Relationships with parents are very different than with friends, a partner, etc.
Many people end up getting along with their parents better in time, specifically when they aren't living together. When one person makes up all the rules (your parents), it's really hard. If you were equals then it wouldn't be as bad, but I'm guessing you aren't paying rent or anything to them. Then it would be more of a landlord situation.
 
Ik stuck i got a good enough job that i could make it here ? But do i want too ? Idk man idk

so then move out?

Honestly, it just sounds like you have gotten comfortable there even though you complain about living there. If you can afford to move out and live by yourself and you don't then it has nothing to do "generational theft" or whatever the fuck socko said. Just sounds like mooching out of convenience and zero motivation to start your own life. If you couldn't afford to move out by yourself then it would be a different story but trust me, the longer you stay, the harder it will be to move out.

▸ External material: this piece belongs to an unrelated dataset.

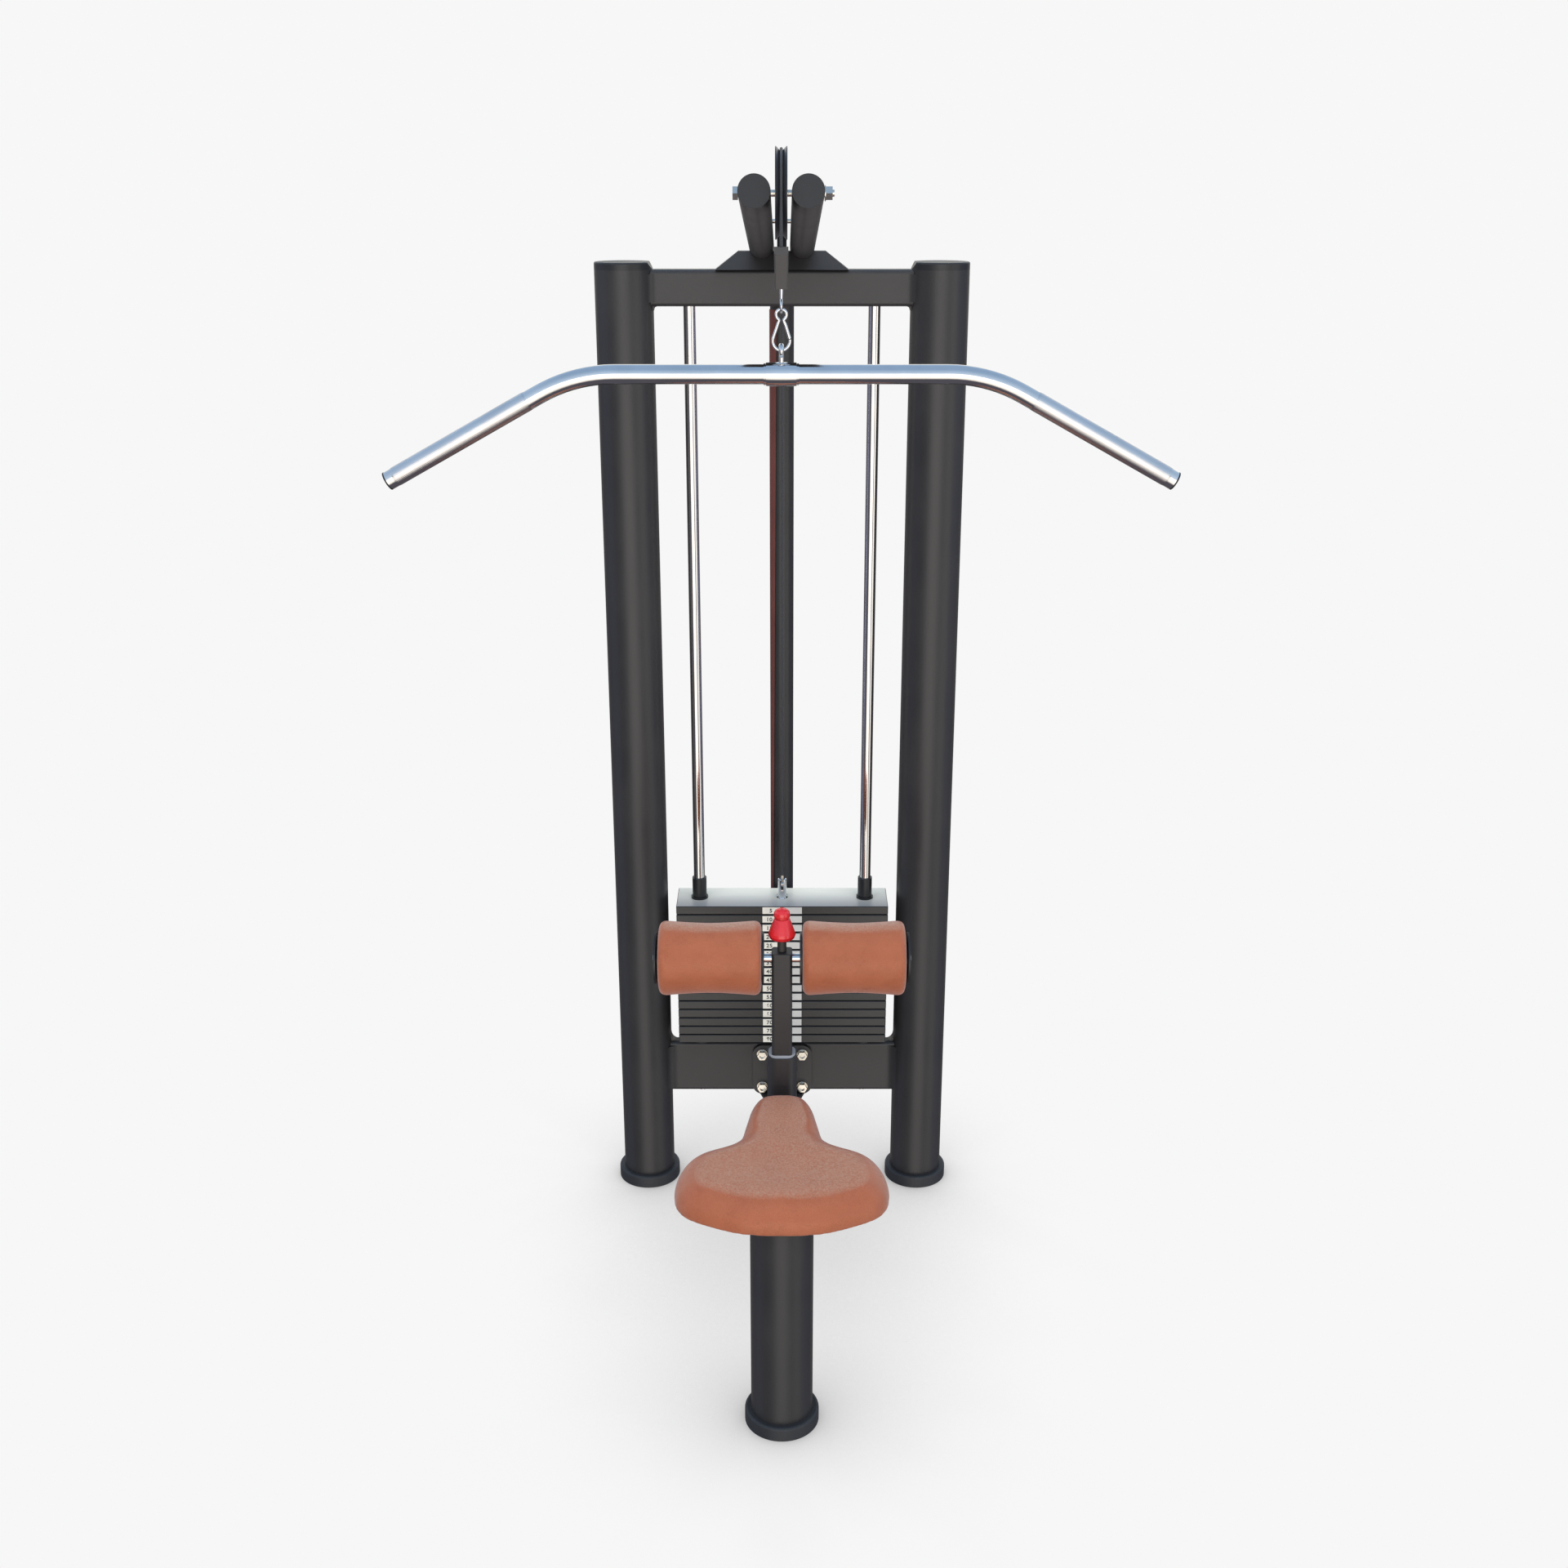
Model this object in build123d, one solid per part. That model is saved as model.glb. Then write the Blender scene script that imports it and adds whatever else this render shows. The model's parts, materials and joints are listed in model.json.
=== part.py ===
from build123d import *
import math
import os

# Lat pulldown machine. Millimetres, +Z up, the user sits towards -Y and faces +Y.
# The origin is on the floor in the middle of the machine's footprint box.

# ---------------------------------------------------------------- driving dimensions
FIT = 0.1                   # radial clearance of a running fit
CABLE_GAP = 0.3             # between the cable and a pulley groove
OVER = 1.0                  # how far a cutting tool reaches past a face

# tubes and main frame
BIG_TUBE_R = 57.15          # 114.3 mm tube of the uprights and the front post
BIG_TUBE_WALL = 3.6
ARM_TUBE_R = 24.15          # 48.3 mm tube of the pulley arms and the rear post
ARM_TUBE_WALL = 3.2
SEAT_FRONT = 912.0          # seat edge, ahead of the plane of the uprights
REAR_POST_BACK = 80.0       # rear post axis, behind that plane
UPRIGHT_Y = (SEAT_FRONT - REAR_POST_BACK - ARM_TUBE_R) / 2
UPRIGHT_X = 307.5
UPRIGHT_TOP = 2019.0
CAP_HEIGHT = 14.0
CAP_ROUND = 3.0
CAP_FACET = (9.0, 16.0)     # slanted facet on the inner side of the cap: width, height
FOOT_R = 69.0
FOOT_HEIGHT = 27.0
FOOT_FLOOR = 5.0            # bottom plate inside each foot
FOOT_ROUND = 5.0
TOP_BEAM_Z = (1950.0, 2019.0)
TOP_BEAM_DEPTH = 44.0
LOW_BEAM_Z = (223.0, 345.0)
LOW_BEAM_DEPTH = 32.0
BEAM_WALL = 3.0
BEAM_CORNER_R = 8.0
TOP_WELD_R = 22.0           # weld fillets between a beam's faces and an upright
LOW_WELD_R = 30.0
TOP_CORNER_R = 9.0          # weld fillet in the corner under the top beam
LOW_CORNER_R = 18.0         # weld fillet in the corner above the lower beam
BRACKET_HALF = 20.0         # half width of the blocks that carry the rear post
TOP_BRACKET_Z = (1965.0, 2005.0)
LOW_BRACKET_Z = (260.0, 310.0)
POST_INSET = 10.0           # rear post ends, inside the height of the beams
STRIP_THICK = 1.4           # trim strip on the rear post
STRIP_EDGE = (-21.0, -11.0) # right edge of the strip at its foot and its top
STRIP_CLEAR = (20.0, 12.0)  # free length under and over the strip
CABLE_HOLE_R = 7.0          # hole for the cable in the beam and the saddle

# guide rods and weight stack
ROD_X = 181.0
ROD_R = 12.0
PLATE_COUNT = 16
LIFTED_COUNT = 8            # plates above the selector pin, the top plate included
PLATE_PITCH = 20.8
PLATE_THICK = 18.8
PLATE_WIDTH = 460.0
PLATE_DEPTH = 104.0
PLATE_EDGE = 1.4
BOSS_R = 24.0               # spacing bosses around the rods
STACK_BOTTOM = 362.0
STACK_TOP = STACK_BOTTOM + PLATE_COUNT * PLATE_PITCH
FRONT_FACE = UPRIGHT_Y - PLATE_DEPTH / 2
BUMPER_R = 20.0
STEM_R = 12.0
STEM_BORE_R = 14.0
STEM_FOOT = 3.0             # stem end above the bottom of the stack
PIN_R = 5.0
PIN_HOLE_R = 5.5
PIN_GRIP_R = 14.0
PIN_GRIP_Y = (30.0, 2.0)    # grip ends, ahead of the plates
PIN_GRIP_ROUND = 6.0
PIN_START = 20.0            # pin end inside the grip, ahead of the plates
LABEL_SIZE = (85.5, 15.4)
LABEL_THICK = 0.6
COLLAR_R = 15.4             # guide bushings on the top plate
COLLAR_HEIGHT = 48.0
COLLAR_LIP = (18.4, 4.0)    # radius and height of the lip at its foot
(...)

I meet so many young people and people in their upper 20's and even 30's here in NY that have the means to move out on their own, but don't want to because mommy and daddy take care of them. It's pathetic. I sincerely hope you don't fall into that category because you will probably be in for a rude awakening once you do have to fend for yourself.

To OP

Living on your own and everything that goes along with are skill sets that must be developed over time. The sooner you start your own life out of the comforts of your parents house, the better. It's important to become an independent adult that is responsible for themselves and everything within their lives.

It's better to have tried and failed than to live life wondering what would've happened if you had tried...
 
Last edited:
I visit my parents from time to time, and I regret it on each and every occasion.
 
I visit my parents from time to time, and I regret it on each and every occasion.

Oh i completely misread your OP lol. I thought you were still living there!

I know what you mean though. I can only take my parents in small doses.